## DIRECTIONS FOR THIS TASK
Write the material out again in full, exactly.

## RECORDS PROVIDED
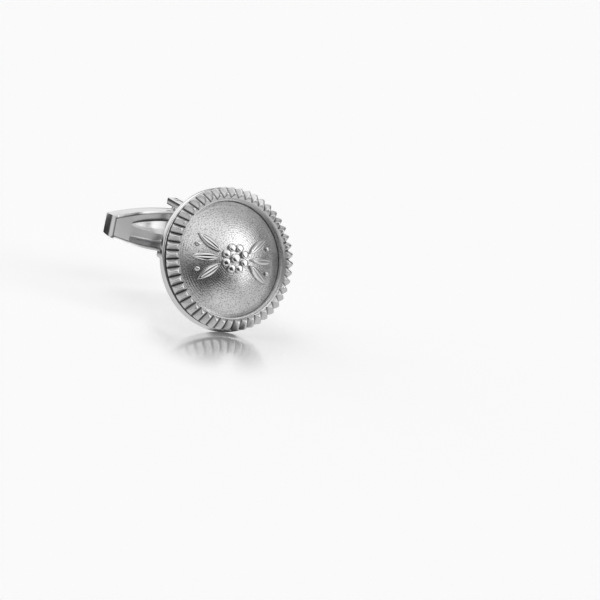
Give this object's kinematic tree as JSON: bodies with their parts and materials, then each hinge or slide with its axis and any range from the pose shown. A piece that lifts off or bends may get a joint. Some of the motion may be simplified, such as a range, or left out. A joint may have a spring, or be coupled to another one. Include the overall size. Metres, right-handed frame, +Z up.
{
  "type": "cufflink",
  "caption": "Round cufflink with a domed medallion in a reeded border, and a hollow toggle bar that swings on a U-shaped yoke.",
  "frame": {"origin": "centre of the bounding box, on the surface that the rim stands on", "axes": "+X along the toggle bar to the wearer's right of the face, -Y the front, towards which the leaning face looks, +Y along the level yoke to the toggle's flat back, +Z up along the pivot pin"},
  "size_m": [0.0182, 0.0216, 0.0177],
  "materials": {
    "polished_silver": "polished silver",
    "satin_silver": "satin silver",
    "grained_silver": "fine-grained matt silver",
    "spring_metal": "bright spring metal"
  },
  "bodies": {
    "head": {"back_plate": "polished_silver", "reeded_border": "satin_silver", "domed_field": "grained_silver", "rosette": "polished_silver", "leaves": "polished_silver", "pellets": "polished_silver", "yoke_pad": "polished_silver", "yoke": "polished_silver", "pivot_pin": "polished_silver"},
    "toggle": {"toggle_shell": "polished_silver", "toggle_ends": "polished_silver", "leaf_spring": "spring_metal"}
  },
  "joints": [
    {"name": "toggle_swing", "type": "hinge", "parent": "head", "child": "toggle", "pos_m": [0, 0.00901, 0.00848], "axis": [0, 0, 1], "range_deg": [-90, 90]}
  ]
}
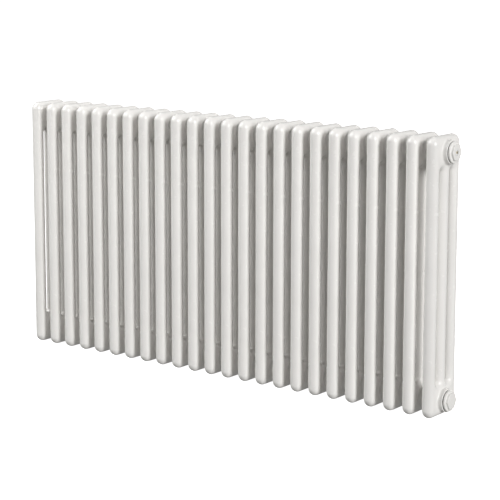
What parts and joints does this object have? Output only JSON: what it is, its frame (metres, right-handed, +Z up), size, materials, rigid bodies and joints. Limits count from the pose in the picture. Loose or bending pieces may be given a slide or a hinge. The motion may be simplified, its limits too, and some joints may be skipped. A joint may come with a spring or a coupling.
{
  "type": "column radiator",
  "caption": "White tubular steel column radiator for hot-water heating: slim three-tube sections joined through their hubs, with end plugs, bushes and an air vent.",
  "frame": {"origin": "on the floor plane under the middle of the row of sections and of the columns", "axes": "+X along the radiator towards the end with the plugs, +Y towards the wall, +Z up"},
  "size_m": [1.1228, 0.1004, 0.565],
  "materials": {
    "white_enamel": "semi-gloss powder coat",
    "nipple_steel": "plain turned steel",
    "joint_gasket": "painted-over fibre gasket",
    "seal_rubber": "matte black rubber",
    "vent_plastic": "satin white plastic",
    "screw_brass": "machined brass"
  },
  "bodies": {
    "radiator": {"section_01": "white_enamel", "section_02": "white_enamel", "section_03": "white_enamel", "section_04": "white_enamel", "section_05": "white_enamel", "section_06": "white_enamel", "section_07": "white_enamel", "section_08": "white_enamel", "section_09": "white_enamel", "section_10": "white_enamel", "section_11": "white_enamel", "section_12": "white_enamel", "section_13": "white_enamel", "section_14": "white_enamel", "section_15": "white_enamel", "section_16": "white_enamel", "section_17": "white_enamel", "section_18": "white_enamel", "section_19": "white_enamel", "section_20": "white_enamel", "section_21": "white_enamel", "section_22": "white_enamel", "section_23": "white_enamel", "section_24": "white_enamel", "nipples_01": "nipple_steel", "nipples_02": "nipple_steel", "nipples_03": "nipple_steel", "nipples_04": "nipple_steel", "nipples_05": "nipple_steel", "nipples_06": "nipple_steel", "nipples_07": "nipple_steel", "nipples_08": "nipple_steel", "nipples_09": "nipple_steel", "nipples_10": "nipple_steel", "nipples_11": "nipple_steel", "nipples_12": "nipple_steel", "nipples_13": "nipple_steel", "nipples_14": "nipple_steel", "nipples_15": "nipple_steel", "nipples_16": "nipple_steel", "nipples_17": "nipple_steel", "nipples_18": "nipple_steel", "nipples_19": "nipple_steel", "nipples_20": "nipple_steel", "nipples_21": "nipple_steel", "nipples_22": "nipple_steel", "nipples_23": "nipple_steel", "flow_bush": "white_enamel", "return_bush": "white_enamel", "blanking_plug": "white_enamel", "vent_plug": "white_enamel", "top_joint_gaskets": "joint_gasket", "bottom_joint_gaskets": "joint_gasket", "flow_bush_seal": "seal_rubber", "return_bush_seal": "seal_rubber", "blanking_plug_seal": "seal_rubber", "vent_plug_seal": "seal_rubber"},
    "vent_outlet": {"vent_outlet_ring": "vent_plastic"},
    "vent_screw": {"bleed_screw": "screw_brass"}
  },
  "joints": [
    {"name": "vent_outlet_turn", "type": "hinge", "parent": "radiator", "child": "vent_outlet", "pos_m": [0.5595, 0, 0.5325], "axis": [1, 0, 0], "continuous": true},
    {"name": "bleed_screw_turn", "type": "hinge", "parent": "radiator", "child": "vent_screw", "pos_m": [0.5595, 0, 0.5325], "axis": [1, 0, 0], "range_deg": [0, 540]}
  ]
}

## WRITTEN RESPONSE
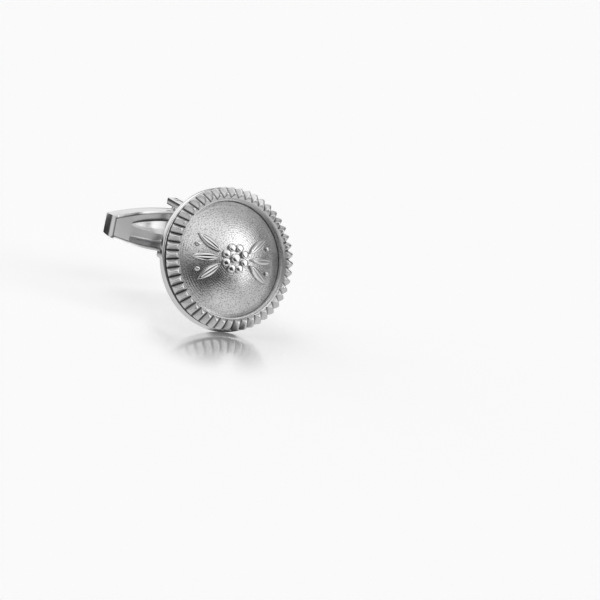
Give this object's kinematic tree as JSON: bodies with their parts and materials, then each hinge or slide with its axis and any range from the pose shown. A piece that lifts off or bends may get a joint. Some of the motion may be simplified, such as a range, or left out. A joint may have a spring, or be coupled to another one. Include the overall size. Metres, right-handed frame, +Z up.
{
  "type": "cufflink",
  "caption": "Round cufflink with a domed medallion in a reeded border, and a hollow toggle bar that swings on a U-shaped yoke.",
  "frame": {"origin": "centre of the bounding box, on the surface that the rim stands on", "axes": "+X along the toggle bar to the wearer's right of the face, -Y the front, towards which the leaning face looks, +Y along the level yoke to the toggle's flat back, +Z up along the pivot pin"},
  "size_m": [0.0182, 0.0216, 0.0177],
  "materials": {
    "polished_silver": "polished silver",
    "satin_silver": "satin silver",
    "grained_silver": "fine-grained matt silver",
    "spring_metal": "bright spring metal"
  },
  "bodies": {
    "head": {"back_plate": "polished_silver", "reeded_border": "satin_silver", "domed_field": "grained_silver", "rosette": "polished_silver", "leaves": "polished_silver", "pellets": "polished_silver", "yoke_pad": "polished_silver", "yoke": "polished_silver", "pivot_pin": "polished_silver"},
    "toggle": {"toggle_shell": "polished_silver", "toggle_ends": "polished_silver", "leaf_spring": "spring_metal"}
  },
  "joints": [
    {"name": "toggle_swing", "type": "hinge", "parent": "head", "child": "toggle", "pos_m": [0, 0.00901, 0.00848], "axis": [0, 0, 1], "range_deg": [-90, 90]}
  ]
}
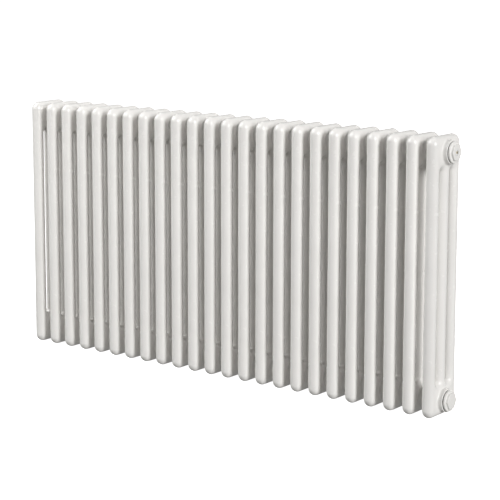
What parts and joints does this object have? Output only JSON: what it is, its frame (metres, right-handed, +Z up), size, materials, rigid bodies and joints. Limits count from the pose in the picture. Loose or bending pieces may be given a slide or a hinge. The motion may be simplified, its limits too, and some joints may be skipped. A joint may come with a spring or a coupling.
{
  "type": "column radiator",
  "caption": "White tubular steel column radiator for hot-water heating: slim three-tube sections joined through their hubs, with end plugs, bushes and an air vent.",
  "frame": {"origin": "on the floor plane under the middle of the row of sections and of the columns", "axes": "+X along the radiator towards the end with the plugs, +Y towards the wall, +Z up"},
  "size_m": [1.1228, 0.1004, 0.565],
  "materials": {
    "white_enamel": "semi-gloss powder coat",
    "nipple_steel": "plain turned steel",
    "joint_gasket": "painted-over fibre gasket",
    "seal_rubber": "matte black rubber",
    "vent_plastic": "satin white plastic",
    "screw_brass": "machined brass"
  },
  "bodies": {
    "radiator": {"section_01": "white_enamel", "section_02": "white_enamel", "section_03": "white_enamel", "section_04": "white_enamel", "section_05": "white_enamel", "section_06": "white_enamel", "section_07": "white_enamel", "section_08": "white_enamel", "section_09": "white_enamel", "section_10": "white_enamel", "section_11": "white_enamel", "section_12": "white_enamel", "section_13": "white_enamel", "section_14": "white_enamel", "section_15": "white_enamel", "section_16": "white_enamel", "section_17": "white_enamel", "section_18": "white_enamel", "section_19": "white_enamel", "section_20": "white_enamel", "section_21": "white_enamel", "section_22": "white_enamel", "section_23": "white_enamel", "section_24": "white_enamel", "nipples_01": "nipple_steel", "nipples_02": "nipple_steel", "nipples_03": "nipple_steel", "nipples_04": "nipple_steel", "nipples_05": "nipple_steel", "nipples_06": "nipple_steel", "nipples_07": "nipple_steel", "nipples_08": "nipple_steel", "nipples_09": "nipple_steel", "nipples_10": "nipple_steel", "nipples_11": "nipple_steel", "nipples_12": "nipple_steel", "nipples_13": "nipple_steel", "nipples_14": "nipple_steel", "nipples_15": "nipple_steel", "nipples_16": "nipple_steel", "nipples_17": "nipple_steel", "nipples_18": "nipple_steel", "nipples_19": "nipple_steel", "nipples_20": "nipple_steel", "nipples_21": "nipple_steel", "nipples_22": "nipple_steel", "nipples_23": "nipple_steel", "flow_bush": "white_enamel", "return_bush": "white_enamel", "blanking_plug": "white_enamel", "vent_plug": "white_enamel", "top_joint_gaskets": "joint_gasket", "bottom_joint_gaskets": "joint_gasket", "flow_bush_seal": "seal_rubber", "return_bush_seal": "seal_rubber", "blanking_plug_seal": "seal_rubber", "vent_plug_seal": "seal_rubber"},
    "vent_outlet": {"vent_outlet_ring": "vent_plastic"},
    "vent_screw": {"bleed_screw": "screw_brass"}
  },
  "joints": [
    {"name": "vent_outlet_turn", "type": "hinge", "parent": "radiator", "child": "vent_outlet", "pos_m": [0.5595, 0, 0.5325], "axis": [1, 0, 0], "continuous": true},
    {"name": "bleed_screw_turn", "type": "hinge", "parent": "radiator", "child": "vent_screw", "pos_m": [0.5595, 0, 0.5325], "axis": [1, 0, 0], "range_deg": [0, 540]}
  ]
}